● DATASET EXCERPT:
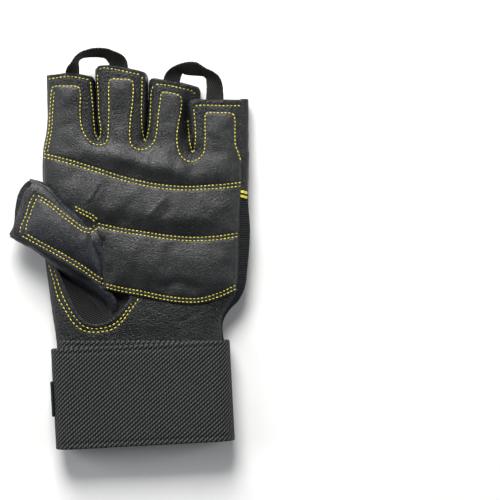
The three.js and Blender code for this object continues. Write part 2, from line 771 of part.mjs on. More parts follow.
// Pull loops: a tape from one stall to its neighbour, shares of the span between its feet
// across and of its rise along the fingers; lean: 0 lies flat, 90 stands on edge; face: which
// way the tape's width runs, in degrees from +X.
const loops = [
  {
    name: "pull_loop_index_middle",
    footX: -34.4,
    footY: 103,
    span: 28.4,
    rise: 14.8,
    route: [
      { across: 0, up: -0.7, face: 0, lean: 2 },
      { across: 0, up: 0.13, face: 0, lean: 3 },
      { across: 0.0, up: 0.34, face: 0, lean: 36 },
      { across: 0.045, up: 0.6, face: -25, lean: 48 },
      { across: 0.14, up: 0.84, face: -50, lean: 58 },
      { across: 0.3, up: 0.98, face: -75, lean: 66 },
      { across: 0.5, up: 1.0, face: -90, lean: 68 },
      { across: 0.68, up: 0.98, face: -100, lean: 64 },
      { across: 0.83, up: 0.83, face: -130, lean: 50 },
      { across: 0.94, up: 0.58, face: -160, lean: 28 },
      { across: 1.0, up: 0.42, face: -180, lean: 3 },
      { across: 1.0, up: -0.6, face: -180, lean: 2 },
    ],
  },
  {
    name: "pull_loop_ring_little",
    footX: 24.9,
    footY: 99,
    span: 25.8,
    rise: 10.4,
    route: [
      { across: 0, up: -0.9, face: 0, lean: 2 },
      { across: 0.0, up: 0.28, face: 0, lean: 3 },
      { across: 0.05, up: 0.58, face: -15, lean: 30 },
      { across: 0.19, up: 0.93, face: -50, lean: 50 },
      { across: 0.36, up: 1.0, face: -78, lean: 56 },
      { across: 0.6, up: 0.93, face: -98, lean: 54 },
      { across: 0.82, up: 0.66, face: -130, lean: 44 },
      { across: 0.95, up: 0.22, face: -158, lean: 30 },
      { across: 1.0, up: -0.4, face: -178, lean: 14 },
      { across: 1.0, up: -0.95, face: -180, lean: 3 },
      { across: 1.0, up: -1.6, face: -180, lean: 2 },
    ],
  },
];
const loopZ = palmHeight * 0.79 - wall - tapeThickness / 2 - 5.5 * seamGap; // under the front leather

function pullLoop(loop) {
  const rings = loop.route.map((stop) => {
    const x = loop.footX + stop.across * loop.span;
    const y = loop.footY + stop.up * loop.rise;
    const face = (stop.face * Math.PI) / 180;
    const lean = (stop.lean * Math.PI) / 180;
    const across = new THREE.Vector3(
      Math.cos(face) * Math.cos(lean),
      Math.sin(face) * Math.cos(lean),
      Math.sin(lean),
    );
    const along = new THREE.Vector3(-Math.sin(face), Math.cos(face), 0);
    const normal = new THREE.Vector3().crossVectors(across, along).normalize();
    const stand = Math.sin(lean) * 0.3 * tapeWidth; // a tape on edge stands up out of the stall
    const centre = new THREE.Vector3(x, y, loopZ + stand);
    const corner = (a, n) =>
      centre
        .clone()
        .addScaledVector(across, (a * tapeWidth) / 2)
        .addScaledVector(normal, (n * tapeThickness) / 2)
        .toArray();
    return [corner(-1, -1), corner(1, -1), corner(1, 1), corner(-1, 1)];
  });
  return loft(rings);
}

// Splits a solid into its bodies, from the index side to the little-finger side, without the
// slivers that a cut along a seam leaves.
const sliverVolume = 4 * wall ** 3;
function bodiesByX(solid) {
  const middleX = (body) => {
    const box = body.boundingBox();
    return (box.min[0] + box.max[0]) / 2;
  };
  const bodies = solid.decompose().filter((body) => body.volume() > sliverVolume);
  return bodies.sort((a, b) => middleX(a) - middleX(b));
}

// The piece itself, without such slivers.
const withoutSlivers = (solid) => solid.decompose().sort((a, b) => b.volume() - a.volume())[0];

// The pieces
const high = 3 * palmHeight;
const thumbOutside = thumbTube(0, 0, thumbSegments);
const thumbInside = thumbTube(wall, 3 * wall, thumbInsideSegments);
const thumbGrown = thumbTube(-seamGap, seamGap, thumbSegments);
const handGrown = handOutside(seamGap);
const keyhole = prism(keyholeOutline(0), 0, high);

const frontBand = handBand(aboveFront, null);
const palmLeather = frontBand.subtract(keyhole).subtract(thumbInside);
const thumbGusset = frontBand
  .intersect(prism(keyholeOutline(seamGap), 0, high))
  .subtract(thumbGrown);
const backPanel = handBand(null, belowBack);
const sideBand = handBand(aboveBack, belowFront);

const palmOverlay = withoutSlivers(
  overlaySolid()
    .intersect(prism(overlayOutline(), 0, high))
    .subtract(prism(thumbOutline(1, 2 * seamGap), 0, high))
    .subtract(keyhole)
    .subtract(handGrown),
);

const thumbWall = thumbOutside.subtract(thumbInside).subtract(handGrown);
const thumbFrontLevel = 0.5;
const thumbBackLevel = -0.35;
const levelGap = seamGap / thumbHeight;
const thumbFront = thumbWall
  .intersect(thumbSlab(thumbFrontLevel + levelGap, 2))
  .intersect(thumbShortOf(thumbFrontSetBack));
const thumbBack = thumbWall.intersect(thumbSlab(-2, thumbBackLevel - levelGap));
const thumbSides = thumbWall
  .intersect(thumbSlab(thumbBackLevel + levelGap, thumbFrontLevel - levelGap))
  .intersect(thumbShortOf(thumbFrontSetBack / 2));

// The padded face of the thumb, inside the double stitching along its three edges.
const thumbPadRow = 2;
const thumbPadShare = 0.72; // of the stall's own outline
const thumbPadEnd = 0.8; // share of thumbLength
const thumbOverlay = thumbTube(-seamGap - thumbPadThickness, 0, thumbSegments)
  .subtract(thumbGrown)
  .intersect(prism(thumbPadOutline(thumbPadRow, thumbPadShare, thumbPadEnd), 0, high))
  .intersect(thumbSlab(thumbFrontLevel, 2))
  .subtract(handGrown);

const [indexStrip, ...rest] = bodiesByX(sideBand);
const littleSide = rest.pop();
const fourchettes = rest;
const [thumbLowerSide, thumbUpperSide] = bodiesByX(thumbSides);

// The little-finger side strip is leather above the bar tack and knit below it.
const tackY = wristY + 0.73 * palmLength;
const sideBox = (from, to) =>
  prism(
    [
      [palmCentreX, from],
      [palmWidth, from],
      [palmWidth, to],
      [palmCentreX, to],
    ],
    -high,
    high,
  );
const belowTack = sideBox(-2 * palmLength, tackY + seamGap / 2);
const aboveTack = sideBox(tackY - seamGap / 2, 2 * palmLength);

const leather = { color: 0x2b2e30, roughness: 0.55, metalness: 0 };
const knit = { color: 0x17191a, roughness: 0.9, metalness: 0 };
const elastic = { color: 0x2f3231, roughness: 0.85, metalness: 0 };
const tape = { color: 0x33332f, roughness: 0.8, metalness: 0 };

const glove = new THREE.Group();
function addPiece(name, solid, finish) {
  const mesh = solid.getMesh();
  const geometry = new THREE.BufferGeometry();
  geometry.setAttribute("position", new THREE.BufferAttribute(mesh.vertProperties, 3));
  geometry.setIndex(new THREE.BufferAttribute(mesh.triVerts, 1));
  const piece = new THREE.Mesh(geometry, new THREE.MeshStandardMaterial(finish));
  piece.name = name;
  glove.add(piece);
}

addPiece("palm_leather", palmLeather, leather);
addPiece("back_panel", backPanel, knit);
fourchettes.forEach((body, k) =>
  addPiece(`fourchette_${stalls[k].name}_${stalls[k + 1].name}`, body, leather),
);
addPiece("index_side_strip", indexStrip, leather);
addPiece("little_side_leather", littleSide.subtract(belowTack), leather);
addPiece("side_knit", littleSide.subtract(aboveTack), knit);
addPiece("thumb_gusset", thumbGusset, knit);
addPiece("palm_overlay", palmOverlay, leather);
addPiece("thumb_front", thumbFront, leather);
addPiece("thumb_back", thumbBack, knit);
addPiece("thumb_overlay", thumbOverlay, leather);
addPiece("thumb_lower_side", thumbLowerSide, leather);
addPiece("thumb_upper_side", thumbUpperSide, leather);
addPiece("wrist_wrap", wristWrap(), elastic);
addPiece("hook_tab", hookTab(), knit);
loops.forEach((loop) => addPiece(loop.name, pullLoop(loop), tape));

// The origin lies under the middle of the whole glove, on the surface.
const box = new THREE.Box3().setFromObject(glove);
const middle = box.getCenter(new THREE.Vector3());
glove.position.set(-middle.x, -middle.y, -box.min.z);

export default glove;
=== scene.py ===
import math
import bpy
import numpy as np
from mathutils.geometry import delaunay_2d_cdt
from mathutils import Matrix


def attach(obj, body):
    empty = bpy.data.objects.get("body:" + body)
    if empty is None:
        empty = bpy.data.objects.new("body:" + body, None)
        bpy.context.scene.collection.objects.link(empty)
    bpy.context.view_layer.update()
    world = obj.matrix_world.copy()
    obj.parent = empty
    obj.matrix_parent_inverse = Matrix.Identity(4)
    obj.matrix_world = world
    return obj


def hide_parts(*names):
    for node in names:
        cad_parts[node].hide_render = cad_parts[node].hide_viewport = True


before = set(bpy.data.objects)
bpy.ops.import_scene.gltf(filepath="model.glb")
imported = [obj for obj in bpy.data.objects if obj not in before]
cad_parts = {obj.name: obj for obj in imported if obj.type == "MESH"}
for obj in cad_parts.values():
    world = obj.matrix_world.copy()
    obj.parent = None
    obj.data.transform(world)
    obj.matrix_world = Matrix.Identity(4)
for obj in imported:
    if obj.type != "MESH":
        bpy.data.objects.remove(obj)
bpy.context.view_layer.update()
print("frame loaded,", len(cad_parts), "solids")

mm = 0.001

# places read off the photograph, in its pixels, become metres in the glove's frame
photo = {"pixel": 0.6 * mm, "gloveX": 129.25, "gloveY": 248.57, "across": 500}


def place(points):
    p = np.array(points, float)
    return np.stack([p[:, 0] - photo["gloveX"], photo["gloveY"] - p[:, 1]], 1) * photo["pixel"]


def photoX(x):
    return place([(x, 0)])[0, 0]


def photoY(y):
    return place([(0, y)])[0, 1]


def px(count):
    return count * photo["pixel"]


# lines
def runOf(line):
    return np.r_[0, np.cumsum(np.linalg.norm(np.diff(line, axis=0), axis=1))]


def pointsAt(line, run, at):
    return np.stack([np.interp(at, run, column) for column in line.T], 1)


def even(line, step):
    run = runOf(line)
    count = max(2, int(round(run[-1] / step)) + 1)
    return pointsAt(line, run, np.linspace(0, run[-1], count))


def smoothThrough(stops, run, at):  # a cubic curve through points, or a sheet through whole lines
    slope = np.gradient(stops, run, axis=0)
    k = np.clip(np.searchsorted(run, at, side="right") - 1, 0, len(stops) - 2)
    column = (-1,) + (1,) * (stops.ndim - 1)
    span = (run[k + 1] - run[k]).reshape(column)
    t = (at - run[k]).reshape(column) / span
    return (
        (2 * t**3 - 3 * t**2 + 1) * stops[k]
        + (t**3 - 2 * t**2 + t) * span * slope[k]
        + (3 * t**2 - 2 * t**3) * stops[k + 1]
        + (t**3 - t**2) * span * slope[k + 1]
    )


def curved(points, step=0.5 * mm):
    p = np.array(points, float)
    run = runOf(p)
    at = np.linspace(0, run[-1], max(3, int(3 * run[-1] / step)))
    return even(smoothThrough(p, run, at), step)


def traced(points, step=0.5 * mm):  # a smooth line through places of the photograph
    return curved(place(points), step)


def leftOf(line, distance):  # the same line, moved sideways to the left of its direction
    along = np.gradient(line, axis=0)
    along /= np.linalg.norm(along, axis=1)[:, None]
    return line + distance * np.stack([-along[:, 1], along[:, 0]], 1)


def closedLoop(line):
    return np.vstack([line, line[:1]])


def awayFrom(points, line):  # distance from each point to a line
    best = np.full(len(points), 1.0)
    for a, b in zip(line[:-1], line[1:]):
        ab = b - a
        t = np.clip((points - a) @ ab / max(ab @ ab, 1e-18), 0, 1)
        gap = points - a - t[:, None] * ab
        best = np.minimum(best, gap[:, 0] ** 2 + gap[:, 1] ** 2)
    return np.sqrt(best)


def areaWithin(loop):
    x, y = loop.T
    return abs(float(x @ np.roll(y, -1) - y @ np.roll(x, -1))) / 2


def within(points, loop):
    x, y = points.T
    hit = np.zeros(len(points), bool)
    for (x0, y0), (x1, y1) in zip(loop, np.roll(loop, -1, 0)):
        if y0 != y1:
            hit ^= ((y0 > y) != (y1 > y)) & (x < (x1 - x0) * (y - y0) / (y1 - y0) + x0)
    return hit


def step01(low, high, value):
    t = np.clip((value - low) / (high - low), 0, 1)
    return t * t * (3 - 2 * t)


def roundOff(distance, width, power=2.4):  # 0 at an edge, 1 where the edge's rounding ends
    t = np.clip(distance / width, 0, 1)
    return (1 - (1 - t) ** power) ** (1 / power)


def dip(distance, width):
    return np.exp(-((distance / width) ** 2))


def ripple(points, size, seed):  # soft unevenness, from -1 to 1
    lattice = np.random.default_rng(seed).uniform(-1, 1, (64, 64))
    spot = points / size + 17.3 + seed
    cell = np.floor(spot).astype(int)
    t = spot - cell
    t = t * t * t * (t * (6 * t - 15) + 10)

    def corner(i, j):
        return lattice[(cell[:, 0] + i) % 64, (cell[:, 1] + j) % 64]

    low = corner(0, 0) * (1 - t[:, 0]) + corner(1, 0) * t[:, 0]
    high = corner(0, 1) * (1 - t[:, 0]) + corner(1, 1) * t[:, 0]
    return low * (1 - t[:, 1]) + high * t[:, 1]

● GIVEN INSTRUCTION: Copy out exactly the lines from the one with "obj.matrix_world = world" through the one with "imported = [obj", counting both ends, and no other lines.

● EXERCISE SOLUTION:
    obj.matrix_world = world
    return obj


def hide_parts(*names):
    for node in names:
        cad_parts[node].hide_render = cad_parts[node].hide_viewport = True


before = set(bpy.data.objects)
bpy.ops.import_scene.gltf(filepath="model.glb")
imported = [obj for obj in bpy.data.objects if obj not in before]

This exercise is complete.